Detroit found an opening to reposition itself, and it now wants to attract what he called “green collar jobs,” or jobs that blend manufacturing and high technology, said Riggs. He pointed also to Indiana — called the crossroads of America — as “a logistics haven.”

“Companies that are bringing huge numbers of jobs [to cities] will have to be mindful of the negatives they bring with them.” –Susan Wachter

These opportunities would come with new stakes for both employers and urban planners. “Companies that are bringing huge numbers of jobs [to cities] will have to be mindful of the negatives they bring with them,” Wachter said. Many cities that pitched for the Amazon HQ saw what she called “the Amazon effect,” which was a backlash from some local communities saying they did not want the company in their cities. Their argument was that Amazon’s presence would end up raising housing prices and increase congestion, among other adverse effects, she noted.

Capital Presence

In selecting Virginia as one of its HQ locations, Amazon has underlined the need for it to have “a policy presence” in government circles, Riggs said. That is especially important for the tech sector these days, he added. “Across the tech sector, we’re seeing the pivot to being regulated, but also a dialogue about what type of regulation is appropriate.” Against the backdrop of those new realities, Amazon made “a very safe and a very smart location decision.”

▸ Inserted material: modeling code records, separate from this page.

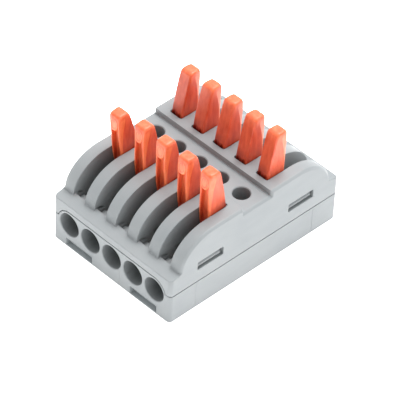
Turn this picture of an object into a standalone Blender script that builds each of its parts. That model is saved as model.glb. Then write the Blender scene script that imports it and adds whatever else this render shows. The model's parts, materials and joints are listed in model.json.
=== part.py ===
"""Lever wire connector: an in-line splice for five wires in and five wires out.

The frame is +X across the poles, +Y along the wires and +Z up. The origin is the middle of the underside.
The front half lies at -Y and the rear half at +Y. The rear half is drawn first, and a half turn about Z
gives the front half. Lengths are written in millimetres and turned into metres where a shape is made.
"""

import math

import bmesh
import bpy
from mathutils import Matrix, Vector

MM = 0.001
CLEARANCE = 0.25  # between two still pieces that face each other
RUNNING_GAP = 0.1  # on each side of a lever in its slot
OVERSHOOT = 1.0  # how far a cutter runs past an outer face
OVERLAP = 0.3  # how far two cutters that meet run into each other

# Housing
POLES = 5
PITCH = 5.0
HALF_WIDTH = 13.8
HALF_LENGTH = 18.95
SEAM_Z = 5.45  # top of the base's side walls
END_SEAM_Z = 7.5  # top of the base's end walls, over the wire ports
SHELF_EDGE_Z = 8.95
SHELF_FOOT_Z = 9.4
FIN_FOOT_Y = 16.86
BLOCK_TOP_Z = 15.2
BLOCK_END_Y = 3.1
CHANNEL_Z = 14.2

# The fins' outer edge is a quarter of an ellipse that ends level with the block's top.
FIN_CENTRE_Y = 9.5
FIN_CENTRE_Z = 9.3
FIN_RADIUS_Y = FIN_FOOT_Y - FIN_CENTRE_Y
FIN_RADIUS_Z = BLOCK_TOP_Z - FIN_CENTRE_Z
FIN_SEGMENTS = 12
SIDE_CHAMFER = 0.38

# Slots for the levers
LEVER_WIDTH = 2.5
SLOT_WIDTH = LEVER_WIDTH + 2 * RUNNING_GAP
SLOT_INNER_Y = 4.45
SLOT_INNER_LOW_Y = 4.2  # the inner wall leans a little, down to the cam pocket
SLOT_STEP_Y = 13.1
SLOT_OUTER_Y = 16.25
SLOT_LEDGE_Y = 14.5
SLOT_LEDGE_Z = 8.7
OPENING_LOW_X, OPENING_HIGH_X = -0.1, 1.2  # beside the ledge, from the middle of a rear slot
OPENING_END_Y = 16.05
CAM_POCKET_Y = 2.35
CAM_POCKET_TOP_Z = 13.3
ABOVE_SHELF = 0.03  # keeps the slots' lower edge off the shelf's own edge

# Hollow inside the housing
CEILING_Z = 9.9
INTO_HOLLOW = 0.63  # how far the cutters from above reach below the ceiling
END_CEILING_Z = 8.0
CHANNEL_HALF_WIDTH = 2.05
COVER_WALL_X = 12.75
COVER_CHANNEL_Y = 13.9
COVER_END_Y = 17.4
BASE_FLOOR_Z = 1.5
BASE_CHANNEL_Y = 12.6
BASE_STOP_Y = 0.7
END_BLOCK_Y = 14.6
END_WALL_ROOT_Z = 3.45
ARCH_SEGMENTS = 6

# Wire ports and test holes
PORT_Z = 4.86
PORT_RADIUS = 2.19
THROAT_RADIUS = 1.5
PORT_DEPTH_Y = 15.6
THROAT_Y = 14.2
PORT_SEGMENTS = 24
TEST_HOLE_RADIUS = 1.52
TEST_HOLE_SEGMENTS = 20

# Latches that hold the cover on the base
WINDOW_LOW_Y, WINDOW_HIGH_Y = 7.37, 13.02
WINDOW_LOW_Z, WINDOW_HIGH_Z = 8.1, 9.7
TAB_INNER_X = 12.05
TAB_OUTER_X = 12.5
TAB_HOOK_X = 13.35
TAB_TOP_Z = 9.5
TAB_HOOK_HEIGHT = 0.3
TAB_ROOT_Z = 4.45

# Pockets at the foot of the end faces
FOOT_POCKET_X = 7.6
FOOT_POCKET_WIDTH = 6.2
FOOT_POCKET_LOW_Z, FOOT_POCKET_HIGH_Z = 0.2, 1.7
FOOT_POCKET_DEPTH = 2.0

# Levers
PIVOT_Y = 5.6
PIVOT_Z = 11.9
TRUNNION_RADIUS = 0.9
TRUNNION_LENGTH = 0.55
SOCKET_RADIUS = 1.05
SOCKET_DEPTH = 0.7
TRUNNION_SEGMENTS = 12
GROOVE_WIDTH = 1.0
GROOVE_FLOOR_Y = 7.25
GROOVE_OPEN_Y = 10.0
GROOVE_LOW_Z, GROOVE_HIGH_Z = 12.8, 20.9
FRONT_LEAN = (5.5, 1.0, 1.0, 1.0, 0.0)  # degrees that each open lever stands outward at rest
REAR_LEAN = (1.0, 1.0, 1.0, 1.0, 1.0)

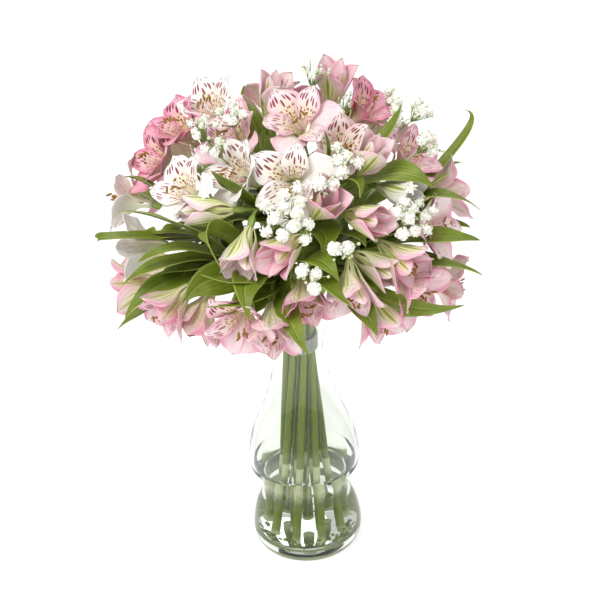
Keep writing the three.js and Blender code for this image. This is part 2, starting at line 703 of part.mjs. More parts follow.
/** One leaf from its stem's upper end, through its middle, to its tip. */
function leafSolid([stem, az1, el1, reach1, az2, el2, reach2, half, twist], [outward, rise], margin) {
  const { ring, slot } = STEMS[stem];
  const [below, umbel] = stemRoute(ring, slot, 0, umbelOf(STEMS[stem])).slice(-2);
  const root = umbel.lerp(below, 0.12 + 0.1 * (half % 1.5));
  const middle = fromMiddle(az1, el1 + rise, reach1 + outward);
  const tip = fromMiddle(az2, el2 + rise, reach2 + outward);
  const bend = middle.multiplyScalar(2).addScaledVector(root, -0.5).addScaledVector(tip, -0.5);
  const path = new THREE.QuadraticBezierCurve3(root, bend, tip);
  const lift = LEAF.thickness / 2 + margin;
  const across = acrossLeaf(path);
  const rings = LEAF.stations.map((t) => {
    const at = path.getPoint(t);
    const along = path.getTangent(t);
    const side = across.clone().addScaledVector(along, -across.dot(along)).normalize();
    side.applyAxisAngle(along, twist * RAD * t);
    const face = side.clone().cross(along);
    const width = leafHalfWidth(half, t) + margin * 2.4;
    return [
      at.clone().addScaledVector(side, -width).addScaledVector(face, LEAF.fold * width),
      at.clone().addScaledVector(face, lift),
      at.clone().addScaledVector(side, width).addScaledVector(face, LEAF.fold * width),
      at.clone().addScaledVector(face, -lift),
    ];
  });
  const beyond = tip.clone().sub(path.getPoint(LEAF.stations.at(-1))).setLength(margin * 2.5);
  return solid(loft(rings, tip.add(beyond)));
}

// ---------------------------------------------------------------- baby's breath

/** The florets of one head: a spiral round the head's middle, domed outward. */
function floretPlaces([azimuth, elevation, reach, count], size) {
  const outward = direction(azimuth, elevation);
  const side = levelAcross(outward);
  const up = outward.clone().cross(side);
  return Array.from({ length: count }, (_, i) => {
    const radius = FLORET.spacing * size * Math.sqrt(i + 0.5);
    const turn = (i * GOLDEN_ANGLE + azimuth) * RAD;
    return fromMiddle(azimuth, elevation, reach - (radius * radius) / 80 + ((i * 7) % 5) - 2)
      .addScaledVector(side, radius * Math.cos(turn))
      .addScaledVector(up, radius * Math.sin(turn));
  });
}

/** A floret on its twig: a three-sided stalk that opens into a six-sided cup with a domed top. */
function floretSolid(root, middle, size, margin) {
  const depth = size * FLORET.depth + margin;
  const along = middle.clone().sub(root).normalize();
  const across = levelAcross(along);
  const up = along.clone().cross(across);
  const ring = (count, radius, height) =>
    Array.from({ length: count }, (_, k) => {
      const turn = (k / count) * 2 * Math.PI;
      return middle
        .clone()
        .addScaledVector(along, height)
        .addScaledVector(across, (radius + margin) * Math.cos(turn))
        .addScaledVector(up, (radius + margin) * Math.sin(turn));
    });
  const start = ring(3, FLORET.root, -middle.distanceTo(root));
  const neck = ring(3, FLORET.twig, -depth);
  const rim = ring(6, size, 0);
  const top = middle.clone().addScaledVector(along, depth);
  const faces = [0, 2, 1];
  for (let k = 0; k < 3; k++) {
    const next = (k + 1) % 3;
    faces.push(k, next, 3 + next, k, 3 + next, 3 + k);
    const [left, mid, right] = [6 + 2 * k, 7 + 2 * k, 6 + ((2 * k + 2) % 6)];
    faces.push(3 + k, 3 + next, mid, 3 + k, mid, left, 3 + next, right, mid);
    faces.push(left, mid, 12, mid, right, 12);
  }
  const points = [...start, ...neck, ...rim, top];
  return solid(new THREE.BufferGeometry().setFromPoints(points).setIndex(faces));
}

const forkOf = ({ azimuth, elevation }) => fromMiddle(azimuth, elevation, 66);

/** A head's stalk from the fork of its spray to the knot under its florets, its middle moved aside. */
function headStalk(spray, [azimuth, elevation, reach], [aside, upward]) {
  const fork = forkOf(spray);
  const hub = fromMiddle(azimuth, elevation, reach - FLORET.stalk);
  const middle = fork.clone().lerp(hub, 0.5).add(vec(0, 0, upward));
  middle.addScaledVector(levelAcross(hub.clone().sub(fork).normalize()), aside);
  return [fork, middle, hub];
}

function headStalkSolid(spray, head, shift, margin) {
  const [fork, middle, hub] = headStalk(spray, head, shift);
  const outward = hub.clone().sub(middle).setLength(FLORET.hub);
  const route = [fork, middle, hub.clone().sub(outward), hub, hub.clone().add(outward)];
  const radii = [FLORET.twig, FLORET.twig, FLORET.twig, FLORET.hub, 1].map((radius) => radius + margin);
  return solid(tube(route, radii, 4));
}

/** A spray's stem and the stalks of its heads. */
function sprayFrame(spray, owner) {
  const radius = FLORET.twig + 0.25;
  const stem = (margin) => {
    const route = stemRoute("spray", spray.slot, spray.footZ - margin, forkOf(spray));
    return solid(tube(route, route.map(() => radius + margin), 4));
  };
  const stalk = (head) => (shift, margin) => headStalkSolid(spray, head, shift, margin);
  const onto = (made, head) => grow(owner, made, stalk(head), STALK_SHIFTS, Infinity);
  return spray.heads.reduce(onto, settle(owner, stem));
}

/** A spray whole: its frame and those of its florets that have room. */
function spraySolid(frame, spray, owner) {
  let made = frame;
  for (const head of spray.heads) {
    const hub = fromMiddle(head[0], head[1], head[2] - FLORET.stalk);
    for (const middle of floretPlaces(head, spray.floret)) {
      const outward = middle.clone().sub(MIDDLE).normalize();
      const shape = (shift, margin) => {
        const end = middle.clone().addScaledVector(outward, shift);
        const root = hub.clone().add(end.clone().sub(hub).setLength(FLORET.hub * 0.6));
        return floretSolid(root, end, spray.floret, margin);
      };
      made = grow(owner, made, shape, FLORET_SHIFTS, 1);
    }
  }
  return made;
}

// ---------------------------------------------------------------- the assembly

const group = new THREE.Group();
const add = (name, made, look) => group.add(meshOf(name, made, look));
const numbered = (name, index) => name + "_" + String(index + 1).padStart(2, "0");

const frames = BLOOMS.map(bloomFrame);
keep("vase", vaseSolid(GAP));
keep("tie", tieSolid(GAP));
add("vase", vaseSolid(0), LOOKS.glass);
add("tie", tieSolid(0), LOOKS.string);

const stems = STEMS.map((stem, i) => settle("stem " + i, (margin) => stemSolid(stem, margin)));
frames.forEach((frame) => {
  const i = stemOf(frame);
  const shape = (shift, margin) => stalkSolid(umbelOf(STEMS[i]), frame, shift, margin);
  stems[i] = grow("stem " + i, stems[i], shape, STALK_SHIFTS, Infinity);
});
const sprayFrames = SPRAYS.map((spray, i) => sprayFrame(spray, "spray " + i));
const standing = placed.filter(({ owner }) => /stem|spray/.test(owner)).map(({ grown }) => grown);
add("water", waterSolid(standing), LOOKS.water);

const blooms = [];
BLOOMS.forEach(([, , , , , , , , partner = blooms.length], i) => {
  const made = placedBloom(i, "bloom " + partner);
  blooms[partner] = blooms[partner]?.add(made) ?? made;
});
blooms.forEach((made, i) => {
  add(numbered("bloom", i), made, { color: TONES[BLOOMS[i][7]], roughness: 0.6 });
});
for (const leaf of LEAVES) {
  const shape = (shift, margin) => leafSolid(leaf, shift, margin);
  stems[leaf[0]] = grow("stem " + leaf[0], stems[leaf[0]], shape, LEAF_SHIFTS, 300);
}
stems.forEach((made, i) => add(numbered("leafy_stem", i), made, LOOKS.foliage));
sprayFrames.forEach((frame, i) => {
  add("spray_" + (i + 1), spraySolid(frame, SPRAYS[i], "spray " + i), LOOKS.floret);
});

export default group;
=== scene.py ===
"""A hand-tied bunch of alstroemeria with baby's breath in a clear glass vase of water, dressed in Blender.

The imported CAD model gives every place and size. Blooms, leaves, stalks and florets repeat the CAD's own
named values and formulas in millimetres, find the variant that each CAD node took, and follow it with
finer meshes and their real finish.
"""

import logging
import math
import random
from dataclasses import dataclass, field
from enum import Enum
from operator import itemgetter
from typing import Callable, Sequence

import bpy
import numpy as np
from mathutils import Matrix, Vector
from mathutils.kdtree import KDTree

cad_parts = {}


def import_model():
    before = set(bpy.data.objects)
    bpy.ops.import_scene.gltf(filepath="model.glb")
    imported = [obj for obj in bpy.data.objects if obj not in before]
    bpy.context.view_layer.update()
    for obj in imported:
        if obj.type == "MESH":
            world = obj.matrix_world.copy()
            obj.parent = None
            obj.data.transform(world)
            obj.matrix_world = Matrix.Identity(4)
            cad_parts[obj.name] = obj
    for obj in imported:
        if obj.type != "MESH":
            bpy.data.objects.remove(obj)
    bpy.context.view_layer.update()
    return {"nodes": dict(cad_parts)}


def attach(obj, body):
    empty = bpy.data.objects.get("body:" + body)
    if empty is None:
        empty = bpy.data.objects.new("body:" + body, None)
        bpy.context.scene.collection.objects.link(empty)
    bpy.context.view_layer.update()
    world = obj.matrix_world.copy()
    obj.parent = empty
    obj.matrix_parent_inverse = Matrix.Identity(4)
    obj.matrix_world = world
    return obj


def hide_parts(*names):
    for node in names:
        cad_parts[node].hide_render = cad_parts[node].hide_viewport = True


log = logging.getLogger("bouquet")
Path = Callable[[np.ndarray], np.ndarray]

MM = 0.001
GOLDEN_ANGLE = 137.508
BODY = "root"


# ---------------------------------------------------------------- small helpers


def mix(a: float, b: float, share: float) -> float:
    """The value that lies that share of the way from a to b."""
    return a + (b - a) * share


def ease(a: float, b: float, x: np.ndarray | float) -> np.ndarray | float:
    """0 before a, 1 after b, and a smooth step between."""
    share = np.clip((np.asarray(x, float) - a) / (b - a), 0, 1)
    return share * share * (3 - 2 * share)


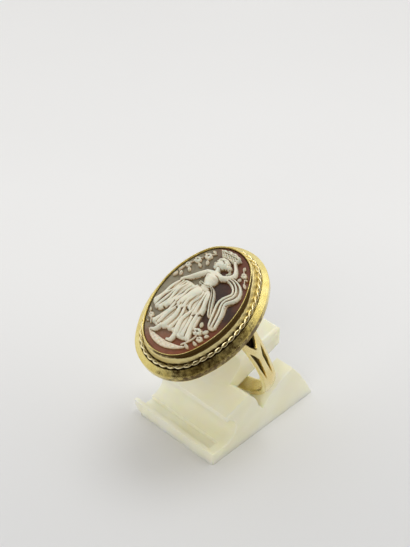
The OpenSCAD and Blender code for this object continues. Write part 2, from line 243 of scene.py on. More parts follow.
def skin(rows, columns, wrapRows=False, wrapColumns=False, start=0):  # faces between rows of points
    r, c = np.meshgrid(np.arange(rows if wrapRows else rows - 1),
                       np.arange(columns if wrapColumns else columns - 1), indexing="ij")
    nextRow, nextColumn = (r + 1) % rows, (c + 1) % columns
    quads = [r * columns + c, r * columns + nextColumn, nextRow * columns + nextColumn, nextRow * columns + c]
    return np.stack(quads, -1).reshape(-1, 4) + start


def arcPoints(p, q, sag, count):  # an arc from p to q, bulging to its left by sag, both ends included
    p, q = np.array(p, float), np.array(q, float)
    length = np.linalg.norm(q - p)
    along = (q - p) / length
    left = np.array([-along[1], along[0]])
    radius = (length ** 2 / 4 + sag ** 2) / (2 * sag)
    half = asin(length / 2 / radius)
    centre = (p + q) / 2 + left * (sag - radius)
    return [tuple(centre + radius * (left * cos(a) + along * sin(a))) for a in np.linspace(-half, half, count)]


def softened(corners, steps=4):  # rounds each corner (x, y, radius) of an outline; one without radius stays
    made = []
    for i, corner in enumerate(corners):
        here = Vector(corner[:2])
        if len(corner) < 3:
            made.append(tuple(here))
            continue
        before, after = Vector(corners[i - 1][:2]) - here, Vector(corners[(i + 1) % len(corners)][:2]) - here
        reach = min(corner[2] / tan(before.angle(after) / 2), before.length * 0.45, after.length * 0.45)
        p, q = here + before.normalized() * reach, here + after.normalized() * reach
        for t in np.linspace(0, 1, steps + 1):
            made.append(tuple((1 - t) ** 2 * p + 2 * t * (1 - t) * here + t * t * q))
    return np.array(made)


# the ring's place on its stand, and the plain band
place = {"seat": (0.39, 3.3, 4.93), "turn": 3.2, "lean": 21.3, "tilt": 2.2, "faceLean": 1.6, "faceShift": -0.51}
band = {"innerRadius": 8.5, "thickness": 1.1, "width": 2.4, "shoulderWidth": 3.55, "crown": 3.0,
        "shoulderRadius": 27.2, "flare": 1.9, "top": 9.85, "rim": 10.5}
outerRadius = band["innerRadius"] + band["thickness"]
ringPlace = (Matrix.Translation(place["seat"]) @ Matrix.Rotation(radians(place["turn"]), 4, "Z")
             @ Matrix.Rotation(radians(place["lean"]), 4, "X") @ Matrix.Rotation(radians(place["tilt"]), 4, "Y")
             @ Matrix.Translation((0, 0, outerRadius)))


def onTheStand(points):  # ring millimetres to the shared frame
    return (np.asarray(points, float) @ np.array(ringPlace.to_3x3()).T + np.array(ringPlace.translation)) * mm


def onTheFace(points):  # the same from the rim's plane, which leans a little more than the hoop
    c, s = cos(radians(place["faceLean"])), sin(radians(place["faceLean"]))
    x, y, z = np.moveaxis(np.asarray(points, float), -1, 0)
    return onTheStand(np.stack([x, y * c - z * s + place["faceShift"], y * s + z * c + band["rim"]], -1))


# the setting: an oval of four arcs, with its seam as a sine and a cosine
oval = {"endRadius": 4.9, "sideRadius": 12.9, "seam": (0.8432, 0.5376)}
endHalf = atan2(*oval["seam"])
sideCentre = (oval["sideRadius"] - oval["endRadius"]) * oval["seam"][0]
endCentre = (oval["sideRadius"] - oval["endRadius"]) * oval["seam"][1]


def ovalLine(count, off):  # points of the oval and outward directions, evenly spaced for a line this far off it
    ends, sides = 2 * endHalf * (oval["endRadius"] + off), (pi - 2 * endHalf) * (oval["sideRadius"] + off)
    lengths = np.cumsum([0, ends, sides, ends, sides])
    angles = [-endHalf, endHalf, pi - endHalf, pi + endHalf, 2 * pi - endHalf]
    a = np.interp(np.arange(count) * lengths[-1] / count, lengths, angles)
    outward = np.stack([-np.sin(a), np.cos(a)], -1)
    onEnd = np.abs(np.cos(a)) >= cos(endHalf)
    base = np.where(onEnd[:, None],
                    np.stack([0 * a, np.sign(np.cos(a)) * endCentre], -1) + oval["endRadius"] * outward,
                    np.stack([np.sign(np.sin(a)) * sideCentre, 0 * a], -1) + oval["sideRadius"] * outward)
    return base, outward


bezel = {"steps": 420, "ledge": 1.5, "flange": 2.0, "rimThickness": 1.34, "channel": 0.4, "channelOut": 1.14,
         "channelIn": 0.53, "collarTop": (0.27, 2.14), "lip": 3.0, "wall": -0.08, "ledgeHeight": 0.3}
ledge, flange, channel, lip = bezel["ledge"], bezel["flange"], bezel["channel"], bezel["lip"]
channelOut, channelIn = bezel["channelOut"], bezel["channelIn"]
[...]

Wachter agreed that Amazon made a wise move in choosing Virginia. “For these large companies that are so impacted by regulation, they need to have a presence where the dialogue on regulation is occurring.” Equally important is a need to forge strong relationships with local governments. “They can’t impose their own will. For their own good, they must figure out the win-win for the city as well as for the people in the community.”